• [Aim]: Return the whole listing exactly as it stands.

• [Records supplied]:
--------

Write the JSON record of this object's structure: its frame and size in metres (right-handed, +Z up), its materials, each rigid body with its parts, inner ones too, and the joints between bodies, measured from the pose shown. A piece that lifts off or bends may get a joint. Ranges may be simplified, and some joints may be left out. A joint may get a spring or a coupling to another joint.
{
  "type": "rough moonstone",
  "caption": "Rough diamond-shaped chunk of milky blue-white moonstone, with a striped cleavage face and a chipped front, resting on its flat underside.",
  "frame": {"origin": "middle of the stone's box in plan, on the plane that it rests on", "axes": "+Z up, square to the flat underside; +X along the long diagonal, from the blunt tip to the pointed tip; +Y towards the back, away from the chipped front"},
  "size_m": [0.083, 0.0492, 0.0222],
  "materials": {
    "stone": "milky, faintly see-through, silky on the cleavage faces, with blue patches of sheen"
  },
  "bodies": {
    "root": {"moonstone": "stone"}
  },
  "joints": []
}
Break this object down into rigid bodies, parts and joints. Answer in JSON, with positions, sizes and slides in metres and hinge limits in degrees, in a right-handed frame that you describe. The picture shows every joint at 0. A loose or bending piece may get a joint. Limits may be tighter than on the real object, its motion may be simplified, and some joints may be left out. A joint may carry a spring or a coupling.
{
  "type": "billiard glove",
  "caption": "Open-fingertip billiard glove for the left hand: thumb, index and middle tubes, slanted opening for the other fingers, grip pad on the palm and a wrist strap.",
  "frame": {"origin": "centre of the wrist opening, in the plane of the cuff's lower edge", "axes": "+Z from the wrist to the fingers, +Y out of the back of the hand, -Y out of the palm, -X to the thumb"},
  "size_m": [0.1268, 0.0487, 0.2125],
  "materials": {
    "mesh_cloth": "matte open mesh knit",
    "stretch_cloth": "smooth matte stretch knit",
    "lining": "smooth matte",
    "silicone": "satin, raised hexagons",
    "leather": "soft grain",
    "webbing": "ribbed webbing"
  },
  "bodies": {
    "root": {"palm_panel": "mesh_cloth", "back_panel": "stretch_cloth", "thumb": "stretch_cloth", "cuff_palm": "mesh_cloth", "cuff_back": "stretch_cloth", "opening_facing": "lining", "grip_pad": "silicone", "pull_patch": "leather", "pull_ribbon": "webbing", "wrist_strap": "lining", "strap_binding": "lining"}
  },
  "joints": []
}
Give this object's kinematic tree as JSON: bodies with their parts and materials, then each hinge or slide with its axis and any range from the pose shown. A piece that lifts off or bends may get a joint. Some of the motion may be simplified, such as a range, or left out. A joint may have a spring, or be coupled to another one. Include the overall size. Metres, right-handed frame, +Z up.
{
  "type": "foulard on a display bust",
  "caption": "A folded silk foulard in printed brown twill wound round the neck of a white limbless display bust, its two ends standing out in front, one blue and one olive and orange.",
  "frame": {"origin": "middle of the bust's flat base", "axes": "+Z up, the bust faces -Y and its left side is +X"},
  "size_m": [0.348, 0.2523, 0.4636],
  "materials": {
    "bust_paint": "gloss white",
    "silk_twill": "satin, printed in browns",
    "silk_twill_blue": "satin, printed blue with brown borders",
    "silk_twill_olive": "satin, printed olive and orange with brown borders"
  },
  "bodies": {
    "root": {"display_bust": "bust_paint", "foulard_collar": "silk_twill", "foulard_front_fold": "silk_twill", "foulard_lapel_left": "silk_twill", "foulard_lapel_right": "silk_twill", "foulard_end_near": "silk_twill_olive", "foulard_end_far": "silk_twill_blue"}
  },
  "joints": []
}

--------

• [Task solution]:
Write the JSON record of this object's structure: its frame and size in metres (right-handed, +Z up), its materials, each rigid body with its parts, inner ones too, and the joints between bodies, measured from the pose shown. A piece that lifts off or bends may get a joint. Ranges may be simplified, and some joints may be left out. A joint may get a spring or a coupling to another joint.
{
  "type": "rough moonstone",
  "caption": "Rough diamond-shaped chunk of milky blue-white moonstone, with a striped cleavage face and a chipped front, resting on its flat underside.",
  "frame": {"origin": "middle of the stone's box in plan, on the plane that it rests on", "axes": "+Z up, square to the flat underside; +X along the long diagonal, from the blunt tip to the pointed tip; +Y towards the back, away from the chipped front"},
  "size_m": [0.083, 0.0492, 0.0222],
  "materials": {
    "stone": "milky, faintly see-through, silky on the cleavage faces, with blue patches of sheen"
  },
  "bodies": {
    "root": {"moonstone": "stone"}
  },
  "joints": []
}
Break this object down into rigid bodies, parts and joints. Answer in JSON, with positions, sizes and slides in metres and hinge limits in degrees, in a right-handed frame that you describe. The picture shows every joint at 0. A loose or bending piece may get a joint. Limits may be tighter than on the real object, its motion may be simplified, and some joints may be left out. A joint may carry a spring or a coupling.
{
  "type": "billiard glove",
  "caption": "Open-fingertip billiard glove for the left hand: thumb, index and middle tubes, slanted opening for the other fingers, grip pad on the palm and a wrist strap.",
  "frame": {"origin": "centre of the wrist opening, in the plane of the cuff's lower edge", "axes": "+Z from the wrist to the fingers, +Y out of the back of the hand, -Y out of the palm, -X to the thumb"},
  "size_m": [0.1268, 0.0487, 0.2125],
  "materials": {
    "mesh_cloth": "matte open mesh knit",
    "stretch_cloth": "smooth matte stretch knit",
    "lining": "smooth matte",
    "silicone": "satin, raised hexagons",
    "leather": "soft grain",
    "webbing": "ribbed webbing"
  },
  "bodies": {
    "root": {"palm_panel": "mesh_cloth", "back_panel": "stretch_cloth", "thumb": "stretch_cloth", "cuff_palm": "mesh_cloth", "cuff_back": "stretch_cloth", "opening_facing": "lining", "grip_pad": "silicone", "pull_patch": "leather", "pull_ribbon": "webbing", "wrist_strap": "lining", "strap_binding": "lining"}
  },
  "joints": []
}
Give this object's kinematic tree as JSON: bodies with their parts and materials, then each hinge or slide with its axis and any range from the pose shown. A piece that lifts off or bends may get a joint. Some of the motion may be simplified, such as a range, or left out. A joint may have a spring, or be coupled to another one. Include the overall size. Metres, right-handed frame, +Z up.
{
  "type": "foulard on a display bust",
  "caption": "A folded silk foulard in printed brown twill wound round the neck of a white limbless display bust, its two ends standing out in front, one blue and one olive and orange.",
  "frame": {"origin": "middle of the bust's flat base", "axes": "+Z up, the bust faces -Y and its left side is +X"},
  "size_m": [0.348, 0.2523, 0.4636],
  "materials": {
    "bust_paint": "gloss white",
    "silk_twill": "satin, printed in browns",
    "silk_twill_blue": "satin, printed blue with brown borders",
    "silk_twill_olive": "satin, printed olive and orange with brown borders"
  },
  "bodies": {
    "root": {"display_bust": "bust_paint", "foulard_collar": "silk_twill", "foulard_front_fold": "silk_twill", "foulard_lapel_left": "silk_twill", "foulard_lapel_right": "silk_twill", "foulard_end_near": "silk_twill_olive", "foulard_end_far": "silk_twill_blue"}
  },
  "joints": []
}